Interpreting PPL Scores
- Lower is Better: A lower PPL score indicates that small steps in the latent space correspond to small perceptual changes in the generated image. This suggests a smoother, potentially more disentangled latent representation, which is generally desirable.
- Higher is Worse: A high PPL score implies that small perturbations in the latent code can lead to large, abrupt visual changes. This often correlates with visual artifacts or indicates that the latent space structure does not map well to perceptual variations.
PPL is particularly useful for comparing different generator architectures or regularization techniques aimed at improving latent space properties. For instance, the StyleGAN paper used PPL extensively to demonstrate the benefits of the mapping network and style modulation using the W space.
Limitations
While powerful, PPL has some limitations:
- Computational Cost: It requires generating numerous images and performing pairwise perceptual distance calculations, making it significantly more computationally expensive than FID or IS.
- Dependence on Perceptual Metric: The results are inherently tied to the specific perceptual distance function (d) used (e.g., LPIPS with a VGG backbone). Different metrics might yield different scores or rankings.

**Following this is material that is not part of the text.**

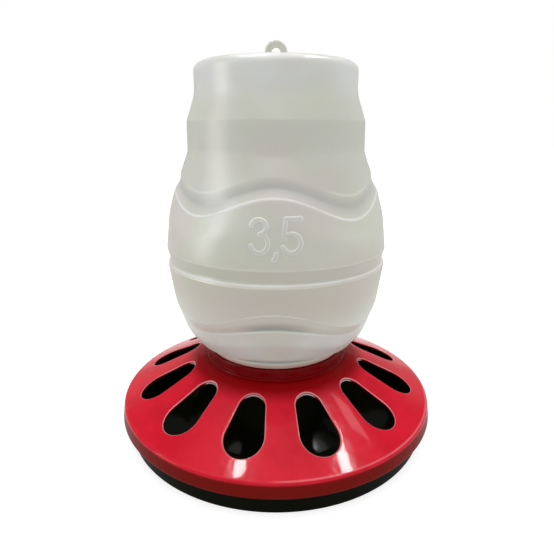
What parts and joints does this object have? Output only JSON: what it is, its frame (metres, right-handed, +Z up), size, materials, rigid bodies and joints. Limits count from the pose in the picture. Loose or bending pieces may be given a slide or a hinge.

- Focus on Smoothness: PPL primarily measures local smoothness along interpolation paths. It doesn't directly quantify overall sample fidelity (realism) or diversity in the same way as FID or IS, although extreme PPL values often correlate with quality issues.
- Sensitivity to ϵ: The choice of the step size ϵ can influence the results, although typically a very small value is used.
Despite these points, PPL provides a unique and valuable perspective on GAN performance by directly assessing the structure and perceptual consistency of the generator's learned latent space, complementing metrics that focus on the global properties of the generated distribution.